An artist and writer in Bellingham, Washington.

5 thoughts on “Making the Case for Monogamy.”

  1. Hm, so is a monogamous person who “cheats” really monogamous? And what’s the advantage of serial monogamy over a long term polyamorous/open relationship? And what if those long term relationships are exclusive?

    I think it’s dangerous to make a case for ANY relationship, because there are so many examples (widely anecdotal, granted) of each form wreaking havoc in relationships. I mean, which is better, you who who has never been married, my sister who has been married three times or me, who has been married for 24 years and…well, you know. I propose that we cannot make a case for any of these examples over any other – not least because the truth that can be understood about a relationship can only be grasped by the people who are actually IN the relationship. The rest of us poor schmoes are just guessing.

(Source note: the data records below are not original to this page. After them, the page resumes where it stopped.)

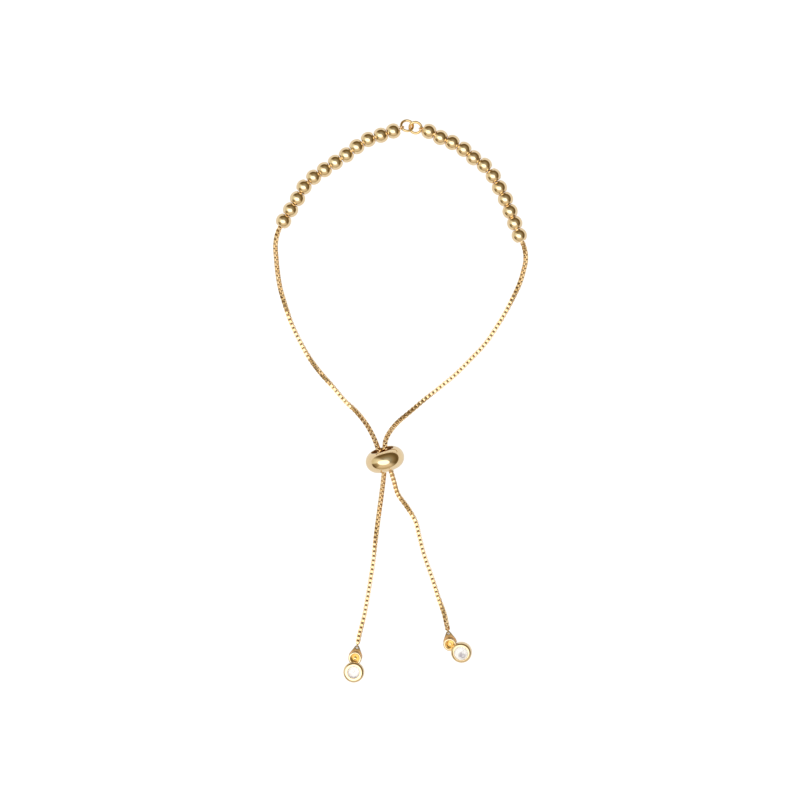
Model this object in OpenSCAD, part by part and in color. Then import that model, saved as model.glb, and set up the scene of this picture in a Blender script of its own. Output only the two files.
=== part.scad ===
// Sliding beaded bracelet, laid flat as it rests on a table.
// Two box chains carry twelve drilled beads each, meet at two linked rings at the top,
// run side by side through a round sliding bead and end in two stone set drops.
// X runs across the bracelet, Y towards the beaded arc, Z up from the table.

/* [Beads] */
// Diameter of a bead
bead_d = 3.2; // [3:0.05:3.25]
// Length of a bead between its flat ends
bead_len = 2.58; // [2.4:0.02:2.6]
// Diameter of the hole through a bead
bead_bore = 1.7; // [1.6:0.05:1.8]

/* [Box chains] */
// Width of a chain across its flat sides
chain_w = 0.92; // [0.8:0.02:0.94]
// Chamfer along the corners of a chain
chain_chamfer = 0.14; // [0.08:0.02:0.2]
// Wire of the small round link that closes each end of a chain
link_wire = 0.22; // [0.18:0.02:0.24]
// Radius of that link, to the middle of its wire
link_r = 0.49; // [0.48:0.01:0.5]

/* [Sliding bead] */
// Outer diameter of the sliding bead
slider_d = 8.1; // [7.8:0.1:8.2]
// Length of the sliding bead along its hole
slider_len = 4.3; // [4:0.1:4.4]
// Diameter of the open mouth at each end of its hole
slider_mouth = 4.8; // [4.4:0.1:5]
// Depth to which each mouth runs straight in, before the hole narrows
slider_mouth_depth = 0.95; // [0.7:0.05:1.1]
// Diameter of the waist that grips both chains
slider_waist = 3; // [2.9:0.1:3.4]
// Turn of the bead on the table
slider_turn = 15.5; // [12:0.5:18]
// Lift of the end of its hole that faces the beads
slider_lift = 11; // [9:1:13]

/* [Top rings] */
// Wire of the two linked rings
ring_wire = 0.54; // [0.48:0.02:0.56]
// Radius of a linked ring, to the middle of its wire
ring_r = 1.22; // [1.2:0.01:1.26]

/* [End drops] */
// Thickness of the pear shaped tag on each chain end
tag_t = 0.28; // [0.24:0.02:0.3]
// Radius of the round part of a tag
tag_r = 1.4; // [1.35:0.01:1.45]
// Radius of its narrow end
tag_tip_r = 0.48; // [0.46:0.01:0.5]
// Hole in its narrow end, which the chain's end link passes through
tag_hole = 0.5; // [0.46:0.02:0.52]
// Pin under the loop of a drop, which passes through the round part of its tag
pin_d = 0.68; // [0.6:0.02:0.7]
// Head of the pin, which keeps the tag on it
pin_head_d = 1.16; // [1.12:0.02:1.2]
// Diameter of a stone cup
cup_d = 4.3; // [4.2:0.05:4.35]
// Height of a stone cup
cup_h = 1.9; // [1.8:0.05:2]
// Radius of the rounding of its wall
cup_round = 0.6; // [0.5:0.05:0.65]
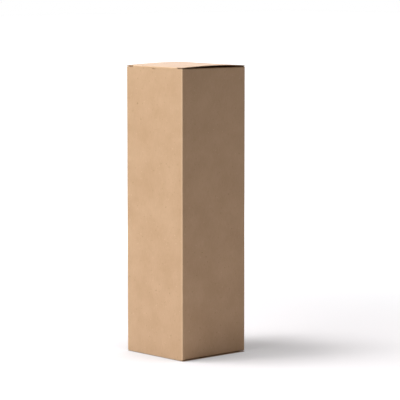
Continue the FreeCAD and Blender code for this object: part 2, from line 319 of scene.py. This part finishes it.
def make_end(sheet, top):
    """Finish one end of the tube: rim, crease half, dust flaps and the glue tab's end."""
    turned = end_turn(top)
    spin = turned.to_3x3()
    back = turned.inverted()
    sense = 1 if top else -1

    def end_edges(test):
        def at_end(point):
            here = back @ point
            return here.z > FLAP_BEND - 0.01 * MM and test(here)

        return sheet.open_edges(at_end)

    def in_root(here):
        far = SEAM if (top and here.x < 0) else FLAP_ROOT_BACK
        return abs(here.x) > SIDE - 0.1 * MM and -FLAP_ROOT_FRONT < here.y < far

    right = end_edges(lambda here: in_root(here) and here.x > 0)
    left = end_edges(lambda here: in_root(here) and here.x < 0)
    hinge = end_edges(lambda here: here.y > SIDE - 0.1 * MM and abs(here.x) < STRIP)
    taken = set(right + left + hinge)
    rest = [edge for edge in end_edges(lambda here: True) if edge not in taken]
    rest = [edge for edge in rest if abs(edge.verts[0].co.z - edge.verts[1].co.z) < 0.01 * MM]
    sheet.panel(rest, spin @ Z_AXIS, [RIM - FLAP_BEND], along=sense)

    hinge = sheet.panel(hinge, spin @ Z_AXIS, [HEIGHT - BEND - FLAP_BEND], along=sense)
    centre = turned @ Vector((0, FLAT, HEIGHT - BEND))
    sheet.fold(hinge, centre, spin @ X_AXIS, 45, steps=3, along=sense)

    lifts = {1: 0.0, -1: LEFT_LIFT if top else 0.0}
    for edges, way in ((right, 1), (left, -1)):
        if lifts[way]:
            edges = sheet.panel(edges, spin @ Z_AXIS, [lifts[way]], along=sense)
        centre = turned @ Vector((FLAT * way, 0, FLAP_BEND + lifts[way]))
        edges = sheet.fold(edges, centre, spin @ (-Y_AXIS * way), 90, along=sense)
        sheet.panel(edges, spin @ (-X_AXIS * way), flap_stops, along=sense)
    for way in (1, -1):
        shape_flap(sheet, turned, way, lifts[way])

    # The glue tab stops short of the dust flaps and its ends slope, so that they fold freely.
    def on_tab(point):
        inner = -SIDE + BOARD / 2 < point.x < -SIDE + 1.5 * BOARD and 20 * MM < point.y < FLAT
        return inner and (point.z - MIDDLE.z) * sense > 0

    tab_end = Vector((0, FLAT, MIDDLE.z + sense * (RIM - TAB_SETBACK - MIDDLE.z)))
    sheet.trim(on_tab, tab_end, Vector((0, -TAB_SETBACK, sense * TAB_WIDTH)).normalized())


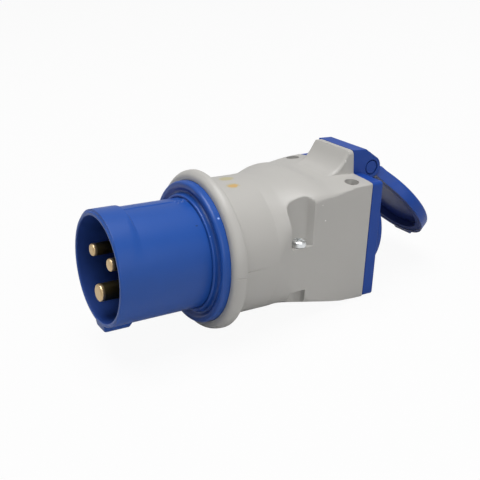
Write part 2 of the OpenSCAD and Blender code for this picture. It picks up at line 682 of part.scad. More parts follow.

    I think we give false virtue to monogamy and tend to overlook the reality of the complexity of people, cultures, and just how overall difficult it is to live together on this planet. 🙂

    1. I’m not saying that monogamy is the way to go… I think everyone should choose the relationship that works mgmt for them. I just get tired of hearing that monogamy is something people choose out of fear. I think that there are biological and cultural motivators for both monogamous and non-monogamous relationships, and in fact there have been societies in which both monogamous and non-monogamous relationships are the norm.

    1. Again, I’m not advocating monogamous over non-monogamous relationships. I’m saying that both are valid as long as everyone is being treated well and consensually, and this is my side of that coin.